Combat Air Forces HC-130 aircraft are undergoing extensive modifications. When modifications are complete in fiscal 2000, all aircraft will feature improved navigation, communications, threat detection and countermeasures systems. Ongoing modifications for the HC-130 include an integrated global positioning system navigation package, radar and missile warning receivers, chaff and flare dispensers, airborne integrated satellite communications radios and cockpit armor. Selected aircraft are in the process of being equipped with night vision goggle-compatible interior and exterior lighting, a personnel locator system compatible with aircrew survival radios, an improved digital low-power color radar and forward-looking infrared systems.
The HC-130 can fly in the day against a reduced threat; however, crews normally fly night, low-level, air refueling and airdrop operations using night vision goggles (NVG). It can fly low-level NVG tactical flight profiles to avoid detection. To enhance the probability of mission success and survivability near populated areas, crews employ tactics that include incorporating no external lighting or communications, and avoiding radar and weapons detection.
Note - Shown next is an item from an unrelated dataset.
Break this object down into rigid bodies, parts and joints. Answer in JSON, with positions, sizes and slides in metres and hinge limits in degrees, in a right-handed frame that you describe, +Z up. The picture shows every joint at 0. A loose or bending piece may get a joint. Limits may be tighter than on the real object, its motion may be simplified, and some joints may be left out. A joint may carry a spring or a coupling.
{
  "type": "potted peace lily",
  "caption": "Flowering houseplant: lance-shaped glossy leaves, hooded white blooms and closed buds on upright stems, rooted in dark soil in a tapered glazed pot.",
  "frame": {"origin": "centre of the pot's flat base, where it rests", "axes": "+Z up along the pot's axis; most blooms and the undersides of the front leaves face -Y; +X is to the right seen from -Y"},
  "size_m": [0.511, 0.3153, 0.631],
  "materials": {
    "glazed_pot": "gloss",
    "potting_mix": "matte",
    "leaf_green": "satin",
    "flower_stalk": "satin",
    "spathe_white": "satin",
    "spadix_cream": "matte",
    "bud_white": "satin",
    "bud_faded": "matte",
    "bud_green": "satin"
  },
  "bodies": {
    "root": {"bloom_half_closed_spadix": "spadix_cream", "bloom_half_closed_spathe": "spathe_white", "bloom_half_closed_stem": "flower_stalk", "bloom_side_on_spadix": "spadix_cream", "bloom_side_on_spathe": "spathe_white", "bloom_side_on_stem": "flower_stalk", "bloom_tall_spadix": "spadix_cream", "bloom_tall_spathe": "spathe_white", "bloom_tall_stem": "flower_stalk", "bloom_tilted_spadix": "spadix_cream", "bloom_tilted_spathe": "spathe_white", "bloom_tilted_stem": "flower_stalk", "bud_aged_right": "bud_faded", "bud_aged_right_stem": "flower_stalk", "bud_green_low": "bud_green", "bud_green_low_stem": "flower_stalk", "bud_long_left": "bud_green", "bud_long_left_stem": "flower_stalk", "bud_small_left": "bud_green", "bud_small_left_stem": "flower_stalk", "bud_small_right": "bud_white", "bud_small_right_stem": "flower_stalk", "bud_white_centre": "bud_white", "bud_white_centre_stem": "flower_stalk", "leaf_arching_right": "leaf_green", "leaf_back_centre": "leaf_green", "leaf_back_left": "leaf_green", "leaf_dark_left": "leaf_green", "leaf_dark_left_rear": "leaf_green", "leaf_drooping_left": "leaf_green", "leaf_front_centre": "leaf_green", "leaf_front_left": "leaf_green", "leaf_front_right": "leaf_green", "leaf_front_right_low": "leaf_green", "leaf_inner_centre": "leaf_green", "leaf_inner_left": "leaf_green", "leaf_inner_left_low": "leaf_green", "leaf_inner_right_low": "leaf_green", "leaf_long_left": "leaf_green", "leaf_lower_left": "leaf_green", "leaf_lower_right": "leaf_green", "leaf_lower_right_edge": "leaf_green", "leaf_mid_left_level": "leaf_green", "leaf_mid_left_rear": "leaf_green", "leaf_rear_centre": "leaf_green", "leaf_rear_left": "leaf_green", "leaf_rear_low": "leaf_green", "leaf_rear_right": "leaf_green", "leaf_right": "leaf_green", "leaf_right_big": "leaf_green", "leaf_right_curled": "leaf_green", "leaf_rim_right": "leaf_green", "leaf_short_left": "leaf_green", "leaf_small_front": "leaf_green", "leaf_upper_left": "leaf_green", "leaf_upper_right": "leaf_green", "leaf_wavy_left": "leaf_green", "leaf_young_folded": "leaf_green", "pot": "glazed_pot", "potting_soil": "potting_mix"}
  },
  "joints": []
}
In addition, Air Combat Command is exploring the potential acquisition of the HC-130J model. HC-130 avionics are slated for complete update through Air Mobility Command's Aviation Modernization Program.
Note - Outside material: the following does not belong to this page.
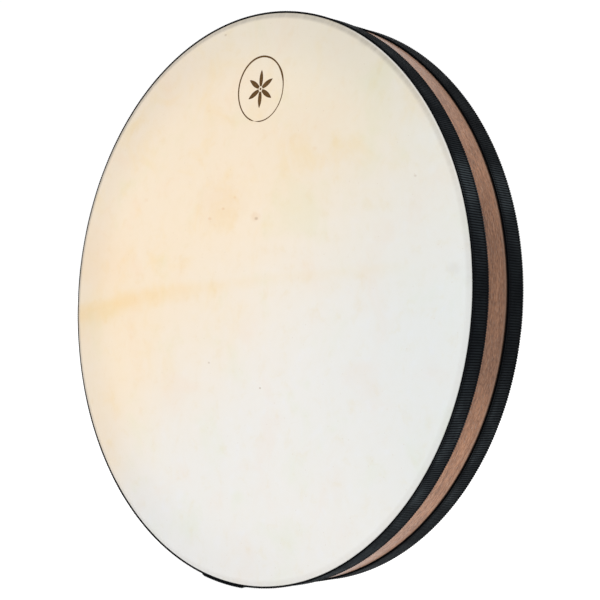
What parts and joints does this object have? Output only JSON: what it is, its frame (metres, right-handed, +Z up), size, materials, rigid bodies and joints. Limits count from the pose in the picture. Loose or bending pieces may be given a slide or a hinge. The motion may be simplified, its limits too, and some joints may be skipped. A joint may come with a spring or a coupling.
{
  "type": "bodhran",
  "caption": "Round shallow frame drum: a tight skin head on a bent wooden hoop, webbing bands around both edges, and crossed hand bars in the open back.",
  "frame": {"origin": "middle of the crossing of the two crossbars, where the hand holds the drum: on the axis of the hoop, 10.5 mm in front of its back edge", "axes": "+Z up to the printed rosette, -Y the way the head faces, +Y out of the open back along the hoop's axis, +X to the right as seen from the head side"},
  "size_m": [0.5634, 0.0747, 0.565],
  "materials": {
    "hide": "smooth dry goatskin, cream with amber patches and a spine streak, matt with a faint sheen",
    "walnut_face": "reddish walnut brown with fine grain around the hoop, satin",
    "core_wood": "laminated hardwood, edge showing thin glue lines, satin oil",
    "lining_wood": "brown stained lining ply, satin",
    "bar_wood": "brown stained hardwood with straight grain, satin, rubbed paler at the edges",
    "webbing": "black ribbed webbing, ribs across its width",
    "steel": "zinc plated",
    "brass": "dull brass",
    "ink": "brown printing ink"
  },
  "bodies": {
    "root": {"shell_outer_ply": "walnut_face", "shell_core": "core_wood", "shell_inner_ply": "lining_wood", "drum_head": "hide", "head_staples": "steel", "head_print": "ink", "front_band": "webbing", "rear_band": "webbing", "crossbar_upright": "bar_wood", "crossbar_level": "bar_wood", "crossbar_screws": "steel", "crossing_screw": "brass"}
  },
  "joints": []
}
On 24 April 1997 the Air Force released the aircraft accident investigation report on an Air Force Reserve HC-130P that crashed off the coast of California on 22 November 1996. Nine crewmembers and one passenger were killed and one crewmember was injured in the crash. The HC-130P and crew were en route to North Island Naval Air Station, Calif., from Portland International Airport on a routine over-water navigation training mission at the time of the accident. The crew and airplane were assigned to the 939th Rescue Wing (Air Force Reserve) at Portland International Airport, Ore. In the opinion of the accident investigator, the airplane's engines ceased to operate due to lack of fuel flow. There was insufficient evidence to determine why the fuel ceased to flow to the engines. Portions of the aircraft's wreckage, including the cockpit voice recorder, flight data recorder, and one engine were recovered from the ocean floor at a depth of more than 5,100 feet by members of the U.S. Navy's Deep Submergence Unit.
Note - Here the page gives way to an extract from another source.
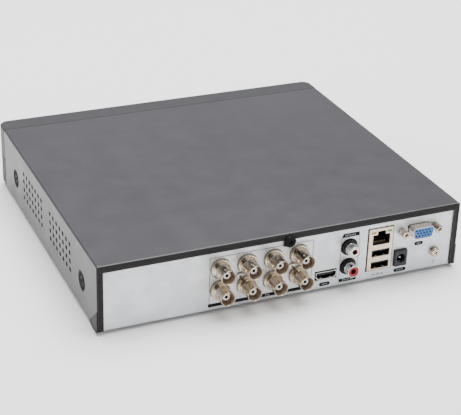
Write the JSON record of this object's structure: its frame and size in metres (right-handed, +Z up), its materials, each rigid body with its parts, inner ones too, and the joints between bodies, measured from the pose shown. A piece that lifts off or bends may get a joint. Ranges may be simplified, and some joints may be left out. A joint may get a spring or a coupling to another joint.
{
  "type": "dvr recorder",
  "caption": "Slim desktop video recorder with a folded steel cover, side vents, moulded front, rows of bayonet video sockets and a disk drive inside.",
  "frame": {"origin": "middle of the object's footprint on the surface it stands on, under the centre of its bounding box", "axes": "+Z up; +Y out of the connector panel at the back; -Y out of the moulded front; +X towards the viewer's left when looking at the connector panel"},
  "size_m": [0.253, 0.246, 0.0485],
  "materials": {
    "black_paint": "satin",
    "bezel_plastic": "fine texture",
    "zinc_steel": "galvanised",
    "smoked_acrylic": "polished",
    "foot_rubber": "matte",
    "black_screw": "black zinc",
    "nickel": "nickel plate",
    "white_plastic": "smooth",
    "red_plastic": "smooth",
    "blue_plastic": "smooth",
    "black_plastic": "fine texture",
    "board_green": "solder mask",
    "aluminium": "satin",
    "cable_red": "smooth",
    "cable_black": "smooth"
  },
  "bodies": {
    "recorder": {"bnc_housing": "black_plastic", "bnc_housing_screw_1": "nickel", "bnc_housing_screw_2": "nickel", "bnc_insulator_1": "white_plastic", "bnc_insulator_2": "white_plastic", "bnc_insulator_3": "white_plastic", "bnc_insulator_4": "white_plastic", "bnc_insulator_5": "white_plastic", "bnc_insulator_6": "white_plastic", "bnc_insulator_7": "white_plastic", "bnc_insulator_8": "white_plastic", "bnc_shell_1": "nickel", "bnc_shell_2": "nickel", "bnc_shell_3": "nickel", "bnc_shell_4": "nickel", "bnc_shell_5": "nickel", "bnc_shell_6": "nickel", "bnc_shell_7": "nickel", "bnc_shell_8": "nickel", "chassis_tray": "zinc_steel", "coin_cell": "nickel", "dc_jack_body": "black_plastic", "dc_jack_pin": "nickel", "disk_power_lead": "cable_black", "foot_front_left": "foot_rubber", "foot_front_right": "foot_rubber", "foot_rear_left": "foot_rubber", "foot_rear_right": "foot_rubber", "front_bezel": "bezel_plastic", "front_window": "smoked_acrylic", "ground_screw": "nickel", "ground_washer": "nickel", "hdd_board": "board_green", "hdd_casting": "aluminium", "hdd_lid": "aluminium", "hdmi_shell": "nickel", "hdmi_tongue": "black_plastic", "heat_sink": "aluminium", "lan_usb_core": "black_plastic", "lan_usb_shield": "nickel", "mainboard": "board_green", "rca_housing": "black_plastic", "rca_insulator_in": "white_plastic", "rca_insulator_out": "red_plastic", "rca_shell_in": "nickel", "rca_shell_out": "nickel", "rear_cover_screw": "black_screw", "sata_data_lead": "cable_red", "side_screw_left_front": "black_screw", "side_screw_left_rear": "black_screw", "side_screw_right_front": "black_screw", "side_screw_right_rear": "black_screw", "status_board": "board_green", "top_cover": "black_paint", "vga_insert": "blue_plastic", "vga_post_left": "nickel", "vga_post_right": "nickel", "vga_shell": "nickel"},
    "disk_platter": {"hdd_platter": "aluminium"},
    "head_arm": {"hdd_arm": "aluminium"}
  },
  "joints": [
    {"name": "disk_spindle", "type": "hinge", "parent": "recorder", "child": "disk_platter", "pos_m": [0.0602, -0.04455, 0.0225], "axis": [0, 0, 1], "continuous": true},
    {"name": "head_arm_pivot", "type": "hinge", "parent": "recorder", "child": "head_arm", "pos_m": [0.0102, -0.07055, 0.0225], "axis": [0, 0, 1], "range_deg": [-30, 0]}
  ]
}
In September 1997, then Secretary of the Air Force, Dr. Sheila Widnall, directed "...a comprehensive review of flight safety issues associated with the C-130, including specifically the accident involving the HC-130P from the 939th Rescue Wing on 22 November 1996 and other incidents. The purpose of this review is to consider all the facts and theories of causation specific to the HC-130P accident and other incidents and to ensure that all appropriate steps are being taken to enhance the flight safety of the C-130 fleet..."
King 56, the 939th Rescue Wing's HC-130P which crashed 22 November 1996, crashed because its engines sequentially flamed out as a result of fuel starvation. This condition most likely occurred because the main tank fuel pump switches were in the "OFF" position when the right-hand fuselage tank, which was providing fuel to all four engines, emptied. With this tank empty, pressurized cabin air was then allowed, via open fuel valves, to enter the fuel supply manifolds for the engines. Flight testing on an HC-130 aircraft similar to King 56 repeatedly demonstrated that engines sequentially flame out when a fuselage tank was run empty with the main tank fuel pumps in the "OFF" position. With the main tank fuel pumps "ON," there is a smooth transition from fuselage tank fuel to main tank fuel. If either the main tank pumps had been turned "ON," or the crossfeed valves closed prior to the last engine flaming out, this aircraft could have been successfully recovered.